Efficient and encrypted
Lin, Mook, and Wichs aimed to tackle a highly nuanced topic: would it be possible to search Google — or any search engine — without the engine learning anything about the user?
Mook says that it has been theoretically possible to do so using fully homomorphic encryption (FHE), which allows computation to be performed on data without the data itself being revealed. Their paper, titled “Doubly Efficient Private Information Retrieval (DEPIR) and Fully Homomorphic RAM Computation from Ring LWE,” brings this concept into reality.
“Think of it like putting your data into a locked box and performing operations on that data while it remains locked inside,” Mook explains. “I would give Google whatever it needs to do the search, but I’d protect my data without Google or any other third-party eavesdropping on it.”
However, Mook believes that standard FHE is unsatisfactory for the large databases that search engines work on. Instead, he and his team proposed a unique way to maintain user privacy while still delivering search results in seconds.
“Instead of using the circuit model of computation — in which processing speed depends on the size of the database — we focused on the random-access machine (RAM) model,” Mook says. “This way, the search engine could just read a single bit from the database without having to scan through the entire database, drastically reducing the time needed to receive the answer to a query while still maintaining user privacy.”
The biggest advantage of the RAM FHE model is that the server itself could save time by transforming the data into a format that is more easily processed (called “preprocessing”) instead of relying on a third party to perform the entire task — all without compromising encryption. The team based their work on prior research into private information retrieval and preprocessing polynomial computation, essentially simplifying equations to enable this faster processing.
“The server could preprocess parts of the cryptographic input, thereby reducing the time that the server needed to crunch the input message,” Mook says. “That formed the basis of DEPIR; we want the server to be ‘doubly efficient’ to show the result without going through the whole database.”
But before RAM FHE can deliver these advantages, some aspects of implementation still need to be squared away.

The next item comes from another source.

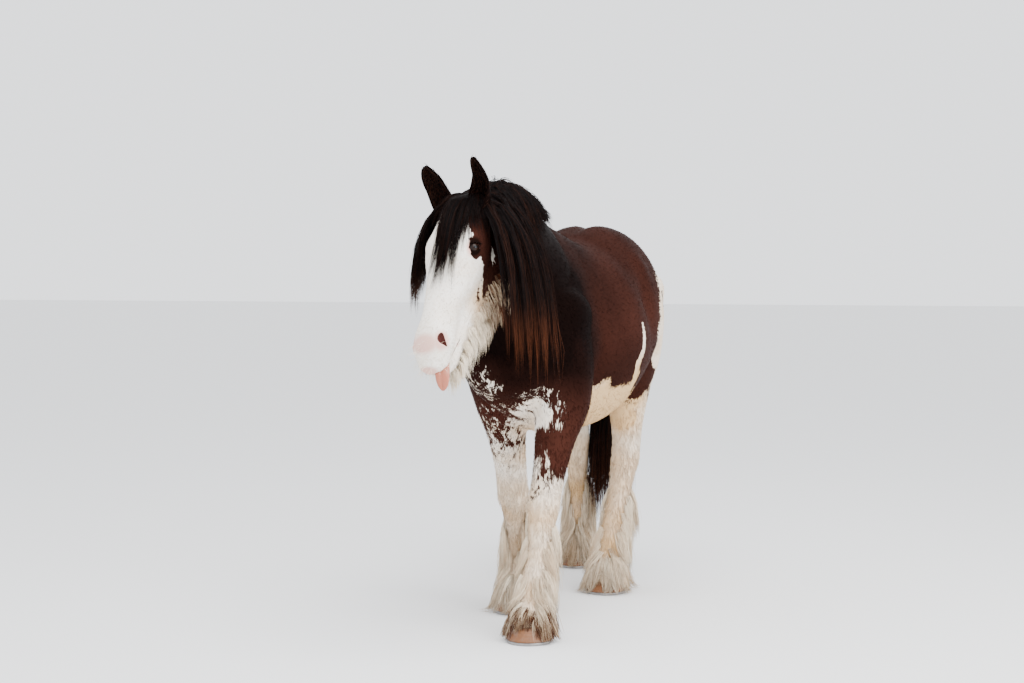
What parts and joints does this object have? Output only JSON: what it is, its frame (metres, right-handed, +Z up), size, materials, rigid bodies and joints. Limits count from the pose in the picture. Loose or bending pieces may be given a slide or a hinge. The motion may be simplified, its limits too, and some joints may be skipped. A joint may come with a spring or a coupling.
{
  "type": "heavy feathered draught horse, standing model",
  "caption": "Life-size standing heavy draught horse with a bald face, long mane, tongue out at the left and long feather bells over shod hooves.",
  "frame": {"origin": "middle of the bounding box on the floor plane, under the belly", "axes": "+Z up, +Y towards the tail, so the horse faces -Y and its left side is towards +X"},
  "size_m": [0.7308, 2.6992, 1.9063],
  "materials": {
    "head": "short white coat, black forelock, cream beard",
    "tongue": "moist pink flesh",
    "ear_left": "short black hair",
    "ear_right": "short black hair",
    "eye_left": "wet dark eye",
    "eye_right": "wet dark eye",
    "neck": "short dark coat, long black mane",
    "torso": "short dark mahogany coat with a sheen",
    "tail": "long black hair",
    "fore_left_upper": "short cream to red-brown coat",
    "fore_left_lower": "long cream feather hair",
    "fore_left_hoof": "dull pinkish tan horn",
    "fore_left_shoe": "worn, slightly rusty iron",
    "fore_right_upper": "short cream to red-brown coat",
    "fore_right_lower": "long cream feather hair",
    "fore_right_hoof": "dull pinkish tan horn",
    "fore_right_shoe": "worn, slightly rusty iron",
    "hind_left_upper": "short cream to red-brown coat",
    "hind_left_lower": "long cream feather hair",
    "hind_left_hoof": "dull pinkish tan horn",
    "hind_left_shoe": "worn, slightly rusty iron",
    "hind_right_upper": "short cream to red-brown coat",
    "hind_right_lower": "long cream feather hair",
    "hind_right_hoof": "dull pinkish tan horn",
    "hind_right_shoe": "worn, slightly rusty iron"
  },
  "bodies": {
    "root": {"head": "head", "tongue": "tongue", "ear_left": "ear_left", "ear_right": "ear_right", "eye_left": "eye_left", "eye_right": "eye_right", "neck": "neck", "torso": "torso", "tail": "tail", "fore_left_upper": "fore_left_upper", "fore_left_lower": "fore_left_lower", "fore_left_hoof": "fore_left_hoof", "fore_left_shoe": "fore_left_shoe", "fore_right_upper": "fore_right_upper", "fore_right_lower": "fore_right_lower", "fore_right_hoof": "fore_right_hoof", "fore_right_shoe": "fore_right_shoe", "hind_left_upper": "hind_left_upper", "hind_left_lower": "hind_left_lower", "hind_left_hoof": "hind_left_hoof", "hind_left_shoe": "hind_left_shoe", "hind_right_upper": "hind_right_upper", "hind_right_lower": "hind_right_lower", "hind_right_hoof": "hind_right_hoof", "hind_right_shoe": "hind_right_shoe"}
  },
  "joints": []
}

“Along with the cost of implementing the model, Google may not be that open to implementing the idea due to the large amount of information that users disclose through search queries,” Mook mentions. “Additionally, our results are mostly theoretical, so practically implementing such ideas may involve a few hiccups, such as the actual time that it would take, and the need to explore different assumptions on which DEPIR can be based.”
But in the meantime, the team will enjoy the “Best Paper” honor, one of two that the STOC program committee awarded this year.
“The DEPIR problem has been unresolved for many years,” Mook says. “The fact that this technique solves the DEPIR problem and then actually extends much further to solve all of FHE is a great promise.”
Boosting the algorithms that power our favorite apps
Soheil Behnezhad has worked on dynamic graph algorithms for multiple years, and now he has some hardware for his efforts. His recent paper on the maximal matching problem in the dynamic setting, titled “Dynamic Algorithms for Maximum Matching Size,” won the Best Paper Award at SODA from a pool of nearly 600 submissions.
Dynamic graph algorithms are designed to handle changes to a graph without starting from scratch after each change. Behnezhad brings up the example of Google Maps, which uses dynamic graph algorithms to predict the best driving route. In this case, the graph is the road network; the algorithm calculates the fastest route based on traffic conditions and changes its output as new information becomes available.
Now consider an app like Uber, in which dynamic algorithms can quickly figure out which nearby driver would be the best match to pick you up. The algorithm considers where you are, how close the available drivers are, and even the type of car you’d like to ride in — and it keeps working while you wait. If traffic or ridership increases, the algorithm can adjust to find the driver who can take you to your destination the fastest.
Behnezhad had previously approached the maximum matching problem through sublinear time algorithms, which solves problems using less time than it would take to go through each item in the input data one by one. But he never imagined that he’d find an answer to the dynamic matching problem through the same concept.
“What’s special about the new dynamic matching algorithm is that it uses a sublinear time algorithm inside another algorithm, thereby finding a new connection between sublinear time algorithms and dynamic algorithms,” Behnezhad explains. “This kind of connection, at least for the matching problem, was never found before and paves the way for future research on this problem.”
For Behnezhad, this project was part of a broader practical problem: the need to account for massive amounts of data while designing algorithms. By using dynamic matching algorithms to better handle these huge datasets, Behnezhad’s approach could help companies spend time that’s proportional to the flux of new information, rather than solving problems from scratch.
“Traditional algorithms do not scale well with how much growth we’ve had with data. They assume that you have the whole input in one computer,” Behnezhad says. “However, in recent years, inputs have grown so large that we cannot even fit them into the input of the into memory of a single machine, and that has changed the paradigm of algorithm design.”